In the benighted past, it was difficult to pursue simultaneous careers in writing pornography and academic administration, but thanks in large part to the pioneering efforts of places like Yale, it is now possible to combine these interests into a single post, charged with the composition of administrative porn. Perhaps you can think of other incidents to be included in a second edition of this important memo? 

4 comments:

Alpheus said...

That Sexual Misconduct Scenarios memo actually has a long history at Yale. From the 1658 version:

Abftinence and Piety are fober, godfearing young Christians ftudying for Careers in the Church. One Evening, while conftruing the aroufing Story of Ruth and Boaz in the original Hebrew, their Eyes meet and the Spirit of Luft enters into their young, flawlefs Bodies. Their abject Fornication in a little-frequented Corner of the Library is brief but gratifying. Afterwards, Piety weeps. Neither can look at nor fpeak to the other from Confcioufness of Sin.
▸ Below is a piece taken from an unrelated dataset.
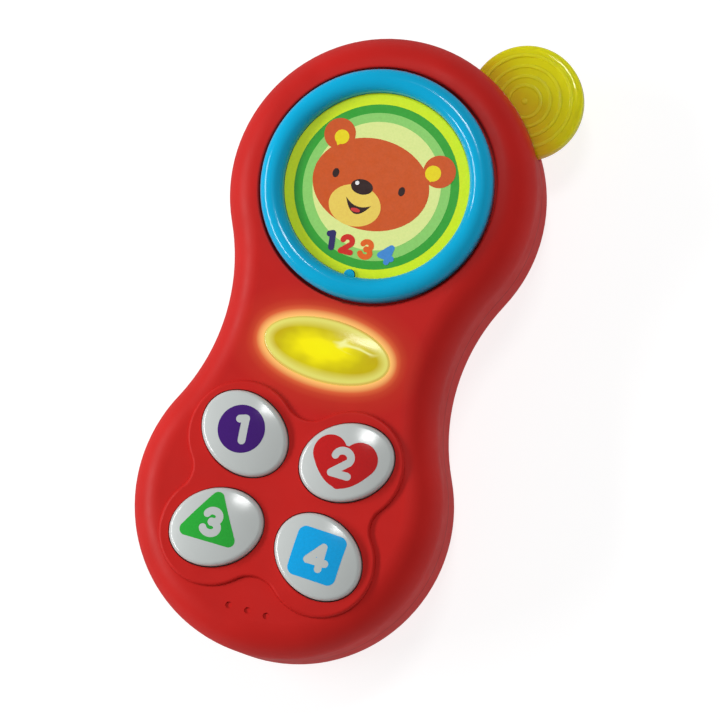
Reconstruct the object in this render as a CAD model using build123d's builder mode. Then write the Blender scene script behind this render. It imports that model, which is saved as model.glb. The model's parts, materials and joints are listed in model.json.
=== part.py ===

Abftinence and Piety reached positive, voluntary, and unambiguous Agreement to engage in Sexual Conduct. The UWC Penalty would be Flogging and the Pillory, followed by Expulfion. But the Lord is just, and His Wrath will not be so eafily fatisfied.

Miss Self-Important said...

Ha! But what is Piety doing at Yale? Godfearing Ladies muft not take up the work of Miniftry but should rather fanctify the Hearth with their godly example. Piety muft have fnuck out of her Father's home at night again to vifit the Boys in the College. There if not fufficient fcorn in the village of New Haven to chaftise thif waywardnefs.

Alpheus said...

MSI: Good point! (Perhaps Piety would feel more at home in fome heathenifh place like Providence Plantations.)

BTW, I can't adequately express how funny I found this post. No doubt that means I require counseling of some kind.

Miss Self-Important said...

In that case, I would require even more extensive counseling for having posted it. And Yale, the most of all for having occasioned it.